The answer is probably yes, even if this usually happens indirectly. The availability of a new technology alone does not necessarily have to mean that established players on the market are able to or keen on immediately using the increases in efficiency made possible by that technology. It is often their competitors – who start their businesses from scratch with lean organisations and based on new concepts that became feasible as a result of the new technology being available – that start exploring new customer groups and thus move larger parts of the industry to follow.
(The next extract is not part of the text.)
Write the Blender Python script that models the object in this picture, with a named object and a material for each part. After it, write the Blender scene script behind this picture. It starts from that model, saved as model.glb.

Obviously, the stock market industry is no different here, if not exemplary. New players serve as an example of how the service is becoming the product. While the actual product – a security, an index, currency pairs or a derivative thereof – is already sufficiently standardised and established, certain product attributes introduced or changed properties relating to its tradability alter the quality of providing the service in such a way that this has become the decisive factor.
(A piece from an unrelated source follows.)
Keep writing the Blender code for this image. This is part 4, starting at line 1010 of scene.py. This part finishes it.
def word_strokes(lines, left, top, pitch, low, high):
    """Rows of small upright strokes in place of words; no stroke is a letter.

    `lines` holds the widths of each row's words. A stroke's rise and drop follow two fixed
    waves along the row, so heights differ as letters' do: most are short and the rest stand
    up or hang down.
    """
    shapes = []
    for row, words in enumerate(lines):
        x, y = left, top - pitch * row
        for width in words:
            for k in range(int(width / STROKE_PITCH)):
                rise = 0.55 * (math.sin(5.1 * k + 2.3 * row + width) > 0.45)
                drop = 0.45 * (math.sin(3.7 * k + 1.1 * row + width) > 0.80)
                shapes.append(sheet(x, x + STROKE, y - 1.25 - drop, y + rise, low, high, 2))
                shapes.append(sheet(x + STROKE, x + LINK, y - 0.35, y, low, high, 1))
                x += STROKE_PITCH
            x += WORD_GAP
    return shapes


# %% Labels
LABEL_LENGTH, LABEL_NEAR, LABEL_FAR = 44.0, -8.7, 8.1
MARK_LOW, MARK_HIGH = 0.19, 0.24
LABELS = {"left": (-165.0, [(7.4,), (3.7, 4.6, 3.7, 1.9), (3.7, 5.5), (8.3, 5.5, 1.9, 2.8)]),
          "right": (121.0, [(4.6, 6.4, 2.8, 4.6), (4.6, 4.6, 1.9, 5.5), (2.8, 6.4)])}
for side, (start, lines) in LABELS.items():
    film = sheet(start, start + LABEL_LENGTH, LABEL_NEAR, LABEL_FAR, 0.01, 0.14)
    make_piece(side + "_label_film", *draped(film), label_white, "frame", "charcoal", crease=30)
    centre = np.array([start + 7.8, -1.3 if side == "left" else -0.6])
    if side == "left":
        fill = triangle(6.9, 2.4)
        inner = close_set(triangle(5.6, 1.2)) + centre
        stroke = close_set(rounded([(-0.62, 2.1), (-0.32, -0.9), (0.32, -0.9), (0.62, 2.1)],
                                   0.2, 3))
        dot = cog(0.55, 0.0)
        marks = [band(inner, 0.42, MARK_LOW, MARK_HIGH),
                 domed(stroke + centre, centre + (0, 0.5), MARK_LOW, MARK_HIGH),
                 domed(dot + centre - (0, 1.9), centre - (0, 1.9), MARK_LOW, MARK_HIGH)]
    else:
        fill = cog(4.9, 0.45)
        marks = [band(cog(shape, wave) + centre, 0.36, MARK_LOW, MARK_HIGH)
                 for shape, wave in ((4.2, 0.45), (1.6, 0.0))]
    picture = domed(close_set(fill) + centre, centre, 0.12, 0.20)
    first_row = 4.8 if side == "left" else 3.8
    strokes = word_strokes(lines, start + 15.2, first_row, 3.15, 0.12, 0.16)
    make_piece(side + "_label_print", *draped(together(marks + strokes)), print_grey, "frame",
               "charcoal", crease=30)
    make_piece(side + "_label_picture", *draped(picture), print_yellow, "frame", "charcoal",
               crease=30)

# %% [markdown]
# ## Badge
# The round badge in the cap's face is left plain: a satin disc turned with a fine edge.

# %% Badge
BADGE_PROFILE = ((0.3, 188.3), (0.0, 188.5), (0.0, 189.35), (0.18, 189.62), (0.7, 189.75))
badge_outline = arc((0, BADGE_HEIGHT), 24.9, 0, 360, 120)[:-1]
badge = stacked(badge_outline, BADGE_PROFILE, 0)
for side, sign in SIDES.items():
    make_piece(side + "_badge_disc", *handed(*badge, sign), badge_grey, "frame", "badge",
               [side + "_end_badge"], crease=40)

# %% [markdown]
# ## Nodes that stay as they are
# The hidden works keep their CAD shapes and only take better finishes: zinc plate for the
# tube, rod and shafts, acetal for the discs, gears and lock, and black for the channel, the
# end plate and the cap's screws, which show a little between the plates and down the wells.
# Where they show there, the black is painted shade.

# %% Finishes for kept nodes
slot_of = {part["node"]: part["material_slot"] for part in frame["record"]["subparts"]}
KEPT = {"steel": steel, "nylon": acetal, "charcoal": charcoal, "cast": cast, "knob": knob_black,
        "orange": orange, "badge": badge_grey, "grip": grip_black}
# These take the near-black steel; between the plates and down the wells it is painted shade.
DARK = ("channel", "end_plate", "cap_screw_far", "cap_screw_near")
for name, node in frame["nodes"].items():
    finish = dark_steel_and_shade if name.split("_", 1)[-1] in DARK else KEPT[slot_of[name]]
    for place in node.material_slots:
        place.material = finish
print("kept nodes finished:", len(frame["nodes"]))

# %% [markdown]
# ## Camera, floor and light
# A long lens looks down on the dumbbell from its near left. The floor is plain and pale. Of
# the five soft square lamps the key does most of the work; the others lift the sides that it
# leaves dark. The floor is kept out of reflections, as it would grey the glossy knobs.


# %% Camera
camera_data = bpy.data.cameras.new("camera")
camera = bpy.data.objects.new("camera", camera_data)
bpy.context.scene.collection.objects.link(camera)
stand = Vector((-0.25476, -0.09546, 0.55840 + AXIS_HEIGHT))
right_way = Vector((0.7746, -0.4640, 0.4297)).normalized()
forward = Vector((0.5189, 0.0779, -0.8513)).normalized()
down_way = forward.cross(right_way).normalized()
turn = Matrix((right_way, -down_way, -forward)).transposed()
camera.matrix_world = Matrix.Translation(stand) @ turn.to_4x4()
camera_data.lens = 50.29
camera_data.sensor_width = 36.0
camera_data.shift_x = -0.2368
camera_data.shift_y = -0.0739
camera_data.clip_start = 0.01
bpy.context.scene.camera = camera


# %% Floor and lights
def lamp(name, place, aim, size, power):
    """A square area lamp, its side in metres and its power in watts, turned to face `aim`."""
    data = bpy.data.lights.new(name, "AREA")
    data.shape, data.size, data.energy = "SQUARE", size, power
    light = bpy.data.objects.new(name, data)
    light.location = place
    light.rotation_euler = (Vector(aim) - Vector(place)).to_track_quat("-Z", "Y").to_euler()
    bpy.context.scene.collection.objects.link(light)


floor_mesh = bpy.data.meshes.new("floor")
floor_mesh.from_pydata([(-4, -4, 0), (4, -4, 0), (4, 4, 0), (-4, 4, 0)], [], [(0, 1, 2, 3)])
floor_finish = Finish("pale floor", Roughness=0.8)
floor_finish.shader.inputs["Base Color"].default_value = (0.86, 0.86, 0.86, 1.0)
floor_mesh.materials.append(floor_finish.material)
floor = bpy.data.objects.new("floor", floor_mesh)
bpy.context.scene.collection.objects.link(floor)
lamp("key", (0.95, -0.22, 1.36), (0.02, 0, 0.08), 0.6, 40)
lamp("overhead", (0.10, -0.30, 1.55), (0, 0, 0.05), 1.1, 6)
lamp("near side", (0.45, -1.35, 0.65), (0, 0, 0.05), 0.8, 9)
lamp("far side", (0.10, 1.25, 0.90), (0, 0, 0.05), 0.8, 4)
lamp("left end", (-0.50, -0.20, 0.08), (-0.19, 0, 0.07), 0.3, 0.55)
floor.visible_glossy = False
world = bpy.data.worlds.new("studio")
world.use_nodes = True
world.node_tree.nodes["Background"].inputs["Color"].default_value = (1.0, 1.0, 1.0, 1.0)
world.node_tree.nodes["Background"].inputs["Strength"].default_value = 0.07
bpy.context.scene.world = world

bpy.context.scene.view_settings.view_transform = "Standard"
Unlimited trading hours, as introduced by Spectrum Markets, the new pan-European venue for securitised derivatives, a Multilateral Trading Facility (MTF), are one such factor. However, not every broker wants to change its operating schedule to 24/5 because of the inherent costs for that broker or simply because not all of their clients request the seamless trading opportunity. However, an MTF, by nature, offers decisive advantages as it constitutes strictly regulated and transparent on-exchange trading with a significantly higher security than would be available with an over-the-counter execution.
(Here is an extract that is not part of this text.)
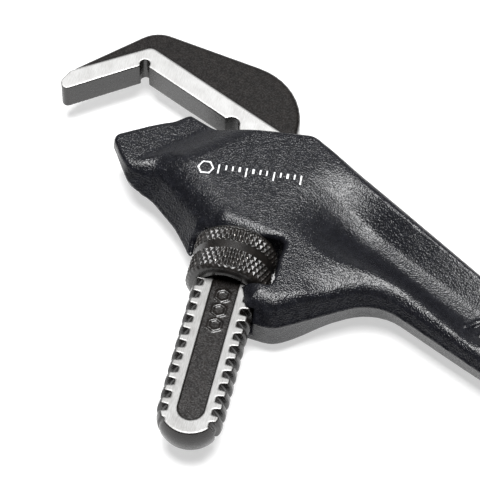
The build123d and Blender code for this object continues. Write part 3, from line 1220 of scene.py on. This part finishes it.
@dataclass
class SpringSet:
    """The leaf spring, its rivet and the coil spring, whose CAD shapes stay as they are."""

    steel: SpringMetal = SpringMetal("spring_steel", rgb(0.30, 0.30, 0.32), rgb(0.16, 0.15, 0.17))
    zinc: SpringMetal = SpringMetal("rivet_zinc", rgb(0.62, 0.62, 0.60), rgb(0.42, 0.42, 0.43), 0.35)

    def build(self) -> list[bpy.types.Object]:
        """Gives each node its finish.

        Returns:
            The dressed nodes.
        """
        steel = self.steel.build()
        zinc = self.zinc.build()
        dressed = []
        for name, finish in (("flat_spring", steel), ("coil_spring", steel), ("spring_rivet", zinc)):
            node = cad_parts[name]
            node.data.materials.clear()
            node.data.materials.append(finish)
            dressed.append(node)
        return dressed


# ---- The studio ----------------------------------------------------------------------------------


@dataclass
class Studio:
    """Floor, lights, sky and camera."""

    target: tuple[float, float, float] = (122.0, 32.5, 0.0)
    azimuth: float = -46.9
    elevation: float = 56.0
    lens: float = 262.5
    sensor: float = 36.0
    distance_mm: float = 1421.3
    floor_level: float = -17.6
    floor_size: float = 3.0
    floor_glow: float = 0.55
    glows: tuple = ((70.0, 0.45, 1.0, 0.32), (-8.0, 0.72, 0.96, 0.9), (0.0, -1.5, -1.0, 0.03))

    def _look(self) -> Vector:
        """Direction in which the camera looks."""
        turn, down = math.radians(self.azimuth), math.radians(self.elevation)
        return Vector((math.cos(turn) * math.cos(down), math.sin(turn) * math.cos(down), -math.sin(down)))

    def camera(self) -> bpy.types.Object:
        """Places the camera and makes it the scene's own."""
        look = self._look()
        right = Vector((look.y, -look.x, 0)).normalized()
        up = right.cross(look)
        data = bpy.data.cameras.new("camera")
        data.lens = self.lens
        data.sensor_width = self.sensor
        data.clip_end = 20.0
        made = bpy.data.objects.new("camera", data)
        place = (Vector(self.target) - look * self.distance_mm) * METRES
        turn = Matrix((right, up, -look)).transposed().to_4x4()
        made.matrix_world = Matrix.Translation(place) @ turn
        bpy.context.scene.collection.objects.link(made)
        bpy.context.scene.camera = made
        return made

    def floor(self) -> bpy.types.Object:
        """Lays a pale floor under the wrench."""
        reach = self.floor_size / 2 / METRES
        x, y = self.target[0], self.target[1]
        signs = ((-1, -1), (1, -1), (1, 1), (-1, 1))
        corners = np.array([(x + i * reach, y + j * reach, self.floor_level) for i, j in signs])
        made = make_object("studio_floor", corners, np.array([[0, 1, 2, 3]]))
        graph = Graph("studio_floor")
        paper = graph.mix(graph.noise(3.0, 2.0), rgb(0.49, 0.49, 0.49), rgb(0.51, 0.51, 0.51))
        paper = graph.principled(Base_Color=paper, Roughness=0.9, Emission_Strength=self.floor_glow,
                                 Emission_Color=rgb(1.0, 1.0, 1.0))
        made.data.materials.append(graph.finish(paper))
        return made

    def light(self, name: str, place: tuple[float, float, float], size: tuple[float, float],
              power: float) -> bpy.types.Object:
        """Hangs a soft rectangular lamp that points at the wrench.

        Args:
            name: the lamp's name.
            place: where it hangs, in metres from the camera's target.
            size: width and height, in metres.
            power: in watts.

        Returns:
            The lamp.
        """
        data = bpy.data.lights.new(name, "AREA")
        data.shape = "RECTANGLE"
        data.size, data.size_y = size
        data.energy = power
        made = bpy.data.objects.new(name, data)
        centre = Vector(self.target) * METRES
        made.location = centre + Vector(place)
        made.rotation_euler = (-Vector(place)).to_track_quat("-Z", "Y").to_euler()
        bpy.context.scene.collection.objects.link(made)
        return made

    def sky(self) -> None:
        """Makes the room: a pale backdrop and a big soft ceiling light, dim on the camera's side."""
        world = bpy.data.worlds.new("room")
        bpy.context.scene.world = world
        world.use_nodes = True
        tree = world.node_tree
        tree.nodes.clear()
        output = tree.nodes.new("ShaderNodeOutputWorld")
        glow = tree.nodes.new("ShaderNodeBackground")
        place = tree.nodes.new("ShaderNodeTexCoord")
        turn = math.radians(self.azimuth)

        def toward(tilt_degrees: float, low: float, high: float, most: float) -> bpy.types.NodeSocket:
            """Adds light that grows with nearness to a direction on the backdrop's side.

            Args:
                tilt_degrees: the direction's height above the floor.
                low: nearness at which the light starts.
                high: nearness at which the light is full.
                most: the full light.

            Returns:
                The light's strength.
            """
            tilt = math.radians(tilt_degrees)
            dot = tree.nodes.new("ShaderNodeVectorMath")
            dot.operation = "DOT_PRODUCT"
            dot.inputs[1].default_value = (math.cos(turn) * math.cos(tilt), math.sin(turn) * math.cos(tilt),
                                           math.sin(tilt))
            level = tree.nodes.new("ShaderNodeMapRange")
            level.interpolation_type = "SMOOTHSTEP"
            for key, value in (("From Min", low), ("From Max", high), ("To Min", 0.0), ("To Max", most)):
                level.inputs[key].default_value = value
            tree.links.new(place.outputs["Generated"], dot.inputs[0])
            tree.links.new(dot.outputs["Value"], level.inputs["Value"])
            return level.outputs["Result"]

        total = None
        for tilt, low, high, most in self.glows:
            part = toward(tilt, low, high, most)
            if total is None:
                total = part
                continue
            add = tree.nodes.new("ShaderNodeMath")
            tree.links.new(total, add.inputs[0])
            tree.links.new(part, add.inputs[1])
            total = add.outputs[0]
        tree.links.new(total, glow.inputs["Strength"])
        glow.inputs["Color"].default_value = rgb(0.98, 0.99, 1.0)
        tree.links.new(glow.outputs[0], output.inputs["Surface"])

    def build(self) -> None:
        """Sets up everything that isn't part of the wrench."""
        self.camera()
        self.floor()
        self.sky()
        self.light("overhead", (0.0, 0.0, 2.5), (1.24, 1.24), 136.0)
        view = bpy.context.scene.view_settings
        view.view_transform = "Standard"
        view.look = "None"
        view.exposure = 0.0


def main() -> None:
    """Builds the studio and every piece."""
    logging.basicConfig(level=logging.INFO, format="%(name)s: %(message)s")
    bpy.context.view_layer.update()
    Studio().build()
    housing = CastHousing()
    pieces = [housing.build(), PrintedMark(housing).build(), HookJaw().build(), AdjustingNut().build()]
    pieces += SpringSet().build()
    for piece in pieces:
        LOG.info("%s: %d faces", piece.name, len(piece.data.polygons))


if __name__ == "__main__":
    main()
In addition, modern MTFs such as Spectrum Markets provide disciplinary and structural support to liquidity. That means, they contractually oblige their market makers to guarantee liquidity standards. Structurally, additional features such as one ISIN that is passported to several European markets are very supportive of the overall liquidity. The same is true for the Intraday Issuance – enabling issuers to replace products issued on the venue within minutes –or the fact that trading itself and market data come free of charge. Such innovation generally supports trading very much and is particularly important in volatile times as it dynamically adapts supply to the given demand at any time – and it illustrates how the service has become the product.